1. Fifo delay is helpful when your HActive time on the MIPI lanes is more than the HActive time

on the GPIF Interface. Whereas if the HActive time on GPIF interface is more than the HActive

time on the MIPI lanes, then Fifo delay is not necessary.

2. The bit rate difference between the MIPI and the GPIF interface in your case would need only small

part of the FIFO as you said. But please note that the entire line data of a particular line should

be moved from the MIPI receiver to GPIF Block within the line time of the MIPI interface (HActive + HBlanking).

In your case, you may increase the FIFO delay a bit without exceeding your HBlanking time -- so that you don't keep

(n-1)th line data in the FIFO while nth line starts coming in. This fifo delay given would not help

bring down the Total Horizontal time on the GPIF interface -- which is what is necessary to decrease

the rate of data flow into the GPIF block of FX3.

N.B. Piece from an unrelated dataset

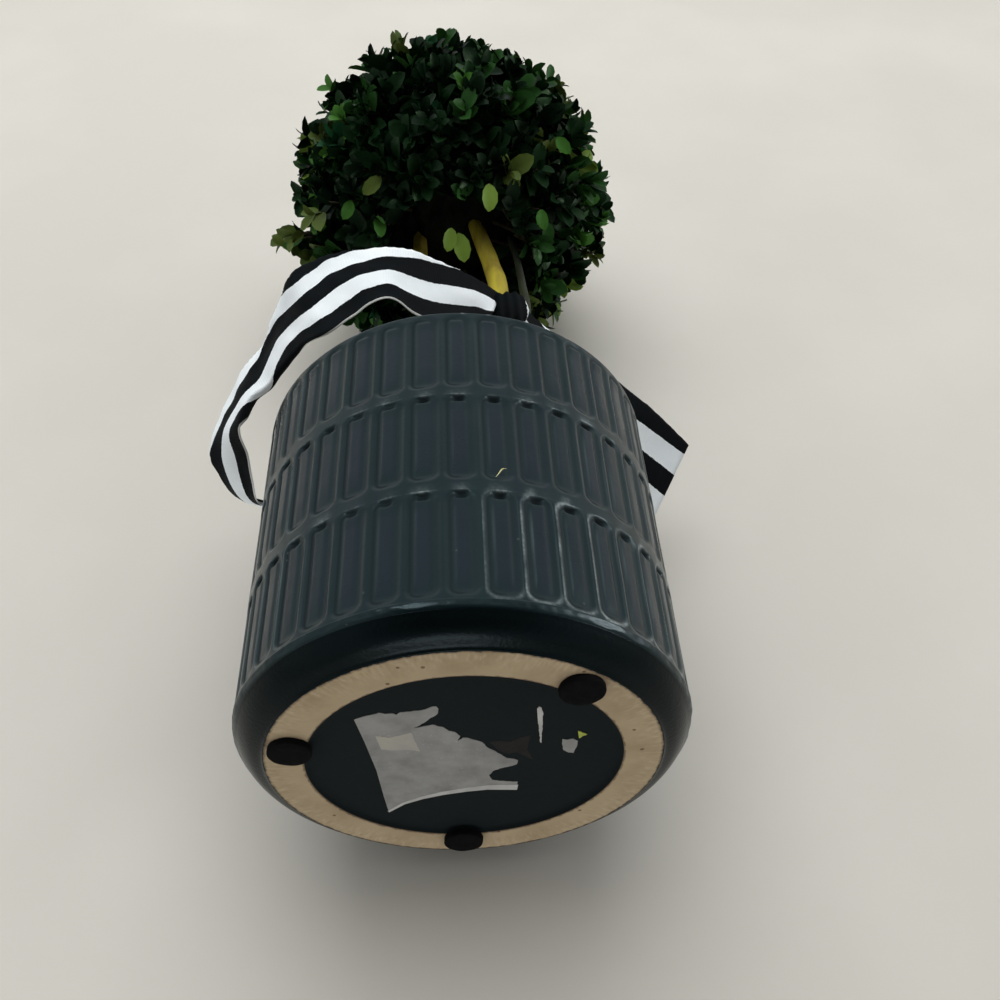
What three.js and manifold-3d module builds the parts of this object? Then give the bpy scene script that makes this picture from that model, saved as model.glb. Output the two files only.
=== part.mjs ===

So, in order to decrease the rate of data flow into the GPIF Block of FX3, you will have to increase

the Total Horizontal time -- which can be done by increasing the HBlanking time and decreasing the VBlanking time

while maintaining the frame rate. If you cannot reduce the VBlanking too, then decrease of HBlanking time would drop the

frame rate.

3. It should be taken care that the total line data in bytes is a muliple of the number of bytes the

MIPI receiver is driving in one PCLK. In your case, the line data is 5100 Bytes which is divisible by 3.

If it is not divisible by 3, let's say, the line data is 5098 Bytes. Then at the last PCLK of the line,

2 unwanted bytes would be driven and GPIF would be sampling those.

Except this, no padding delay needs to be considered.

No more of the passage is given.